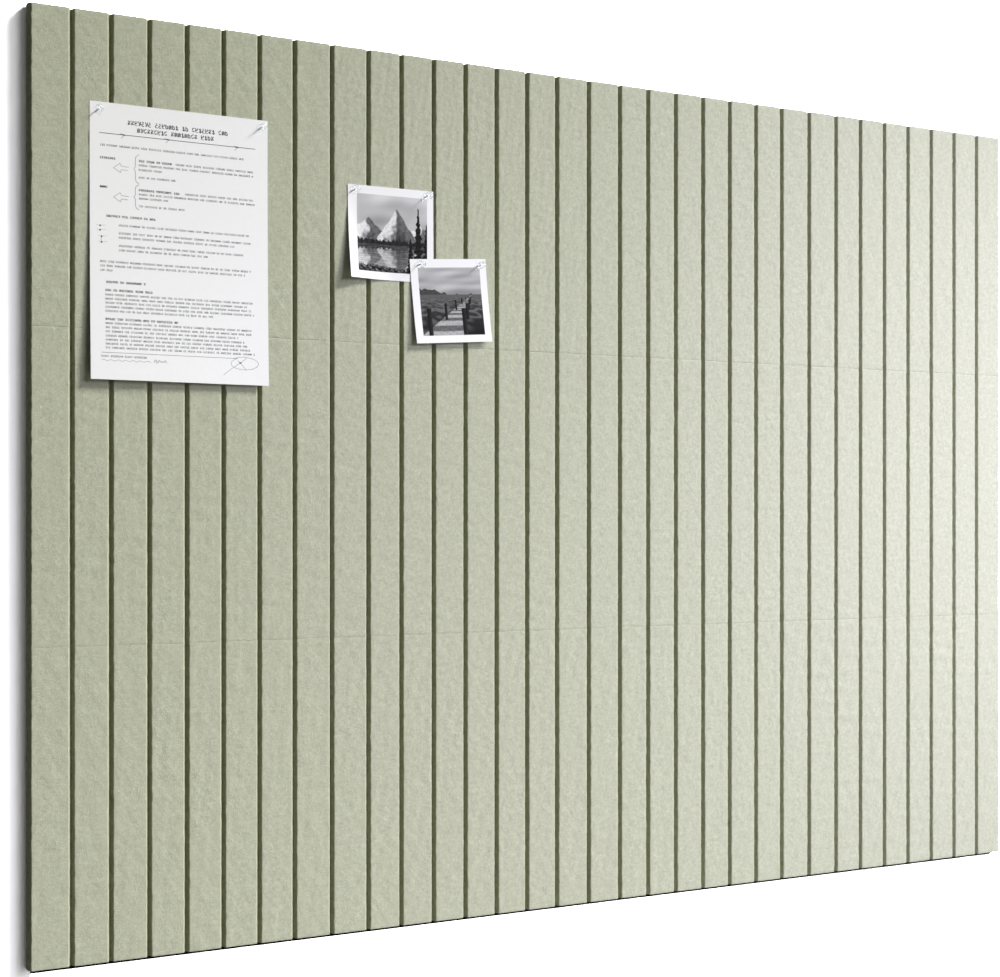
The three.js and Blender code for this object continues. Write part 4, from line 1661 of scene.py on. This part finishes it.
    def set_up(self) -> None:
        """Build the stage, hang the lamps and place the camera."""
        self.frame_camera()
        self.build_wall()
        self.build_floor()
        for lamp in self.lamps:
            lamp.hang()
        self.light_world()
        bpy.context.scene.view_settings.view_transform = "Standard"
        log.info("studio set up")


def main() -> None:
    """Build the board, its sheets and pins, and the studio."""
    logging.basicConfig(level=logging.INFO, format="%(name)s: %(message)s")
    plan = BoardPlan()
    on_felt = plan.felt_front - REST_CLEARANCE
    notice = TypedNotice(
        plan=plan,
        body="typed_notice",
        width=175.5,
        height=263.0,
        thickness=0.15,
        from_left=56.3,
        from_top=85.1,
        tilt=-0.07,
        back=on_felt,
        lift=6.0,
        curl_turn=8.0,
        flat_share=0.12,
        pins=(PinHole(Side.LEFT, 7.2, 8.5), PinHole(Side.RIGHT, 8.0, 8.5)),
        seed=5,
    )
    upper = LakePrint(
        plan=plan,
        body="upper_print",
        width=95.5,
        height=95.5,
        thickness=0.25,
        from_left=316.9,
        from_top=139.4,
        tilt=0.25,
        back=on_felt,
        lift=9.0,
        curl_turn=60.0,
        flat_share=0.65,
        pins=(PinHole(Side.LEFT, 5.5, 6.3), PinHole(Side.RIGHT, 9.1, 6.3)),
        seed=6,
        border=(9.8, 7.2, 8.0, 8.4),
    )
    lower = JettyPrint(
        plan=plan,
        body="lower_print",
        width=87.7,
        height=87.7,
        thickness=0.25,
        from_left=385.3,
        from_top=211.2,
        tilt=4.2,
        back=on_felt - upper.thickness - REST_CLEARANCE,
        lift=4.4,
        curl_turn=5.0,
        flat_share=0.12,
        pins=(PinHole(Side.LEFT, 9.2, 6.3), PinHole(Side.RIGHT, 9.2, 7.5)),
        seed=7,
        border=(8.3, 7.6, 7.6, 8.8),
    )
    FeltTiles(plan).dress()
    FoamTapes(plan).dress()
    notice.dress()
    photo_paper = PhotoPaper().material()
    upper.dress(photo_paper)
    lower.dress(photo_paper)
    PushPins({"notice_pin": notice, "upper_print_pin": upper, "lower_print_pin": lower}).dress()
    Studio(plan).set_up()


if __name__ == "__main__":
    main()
***
■ TASK
Write each line above out exactly.

■ ANSWER BELOW
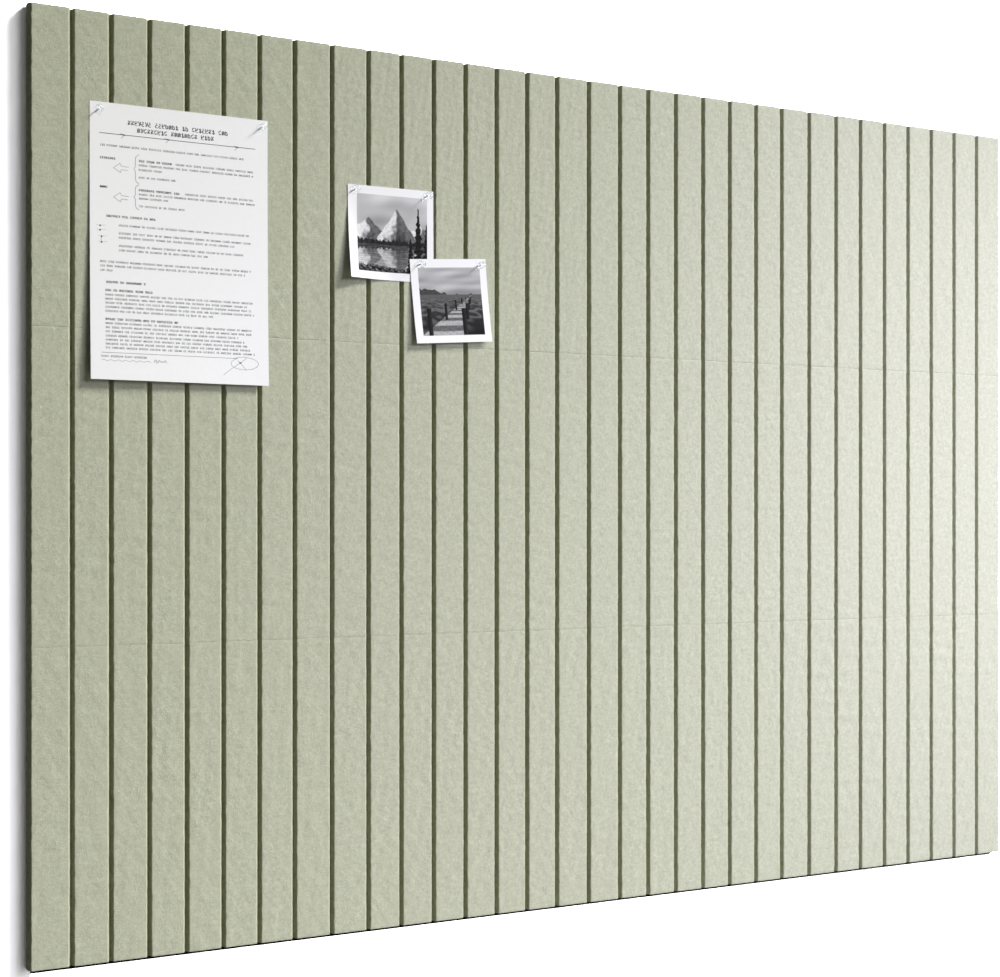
The three.js and Blender code for this object continues. Write part 4, from line 1661 of scene.py on. This part finishes it.
    def set_up(self) -> None:
        """Build the stage, hang the lamps and place the camera."""
        self.frame_camera()
        self.build_wall()
        self.build_floor()
        for lamp in self.lamps:
            lamp.hang()
        self.light_world()
        bpy.context.scene.view_settings.view_transform = "Standard"
        log.info("studio set up")


def main() -> None:
    """Build the board, its sheets and pins, and the studio."""
    logging.basicConfig(level=logging.INFO, format="%(name)s: %(message)s")
    plan = BoardPlan()
    on_felt = plan.felt_front - REST_CLEARANCE
    notice = TypedNotice(
        plan=plan,
        body="typed_notice",
        width=175.5,
        height=263.0,
        thickness=0.15,
        from_left=56.3,
        from_top=85.1,
        tilt=-0.07,
        back=on_felt,
        lift=6.0,
        curl_turn=8.0,
        flat_share=0.12,
        pins=(PinHole(Side.LEFT, 7.2, 8.5), PinHole(Side.RIGHT, 8.0, 8.5)),
        seed=5,
    )
    upper = LakePrint(
        plan=plan,
        body="upper_print",
        width=95.5,
        height=95.5,
        thickness=0.25,
        from_left=316.9,
        from_top=139.4,
        tilt=0.25,
        back=on_felt,
        lift=9.0,
        curl_turn=60.0,
        flat_share=0.65,
        pins=(PinHole(Side.LEFT, 5.5, 6.3), PinHole(Side.RIGHT, 9.1, 6.3)),
        seed=6,
        border=(9.8, 7.2, 8.0, 8.4),
    )
    lower = JettyPrint(
        plan=plan,
        body="lower_print",
        width=87.7,
        height=87.7,
        thickness=0.25,
        from_left=385.3,
        from_top=211.2,
        tilt=4.2,
        back=on_felt - upper.thickness - REST_CLEARANCE,
        lift=4.4,
        curl_turn=5.0,
        flat_share=0.12,
        pins=(PinHole(Side.LEFT, 9.2, 6.3), PinHole(Side.RIGHT, 9.2, 7.5)),
        seed=7,
        border=(8.3, 7.6, 7.6, 8.8),
    )
    FeltTiles(plan).dress()
    FoamTapes(plan).dress()
    notice.dress()
    photo_paper = PhotoPaper().material()
    upper.dress(photo_paper)
    lower.dress(photo_paper)
    PushPins({"notice_pin": notice, "upper_print_pin": upper, "lower_print_pin": lower}).dress()
    Studio(plan).set_up()


if __name__ == "__main__":
    main()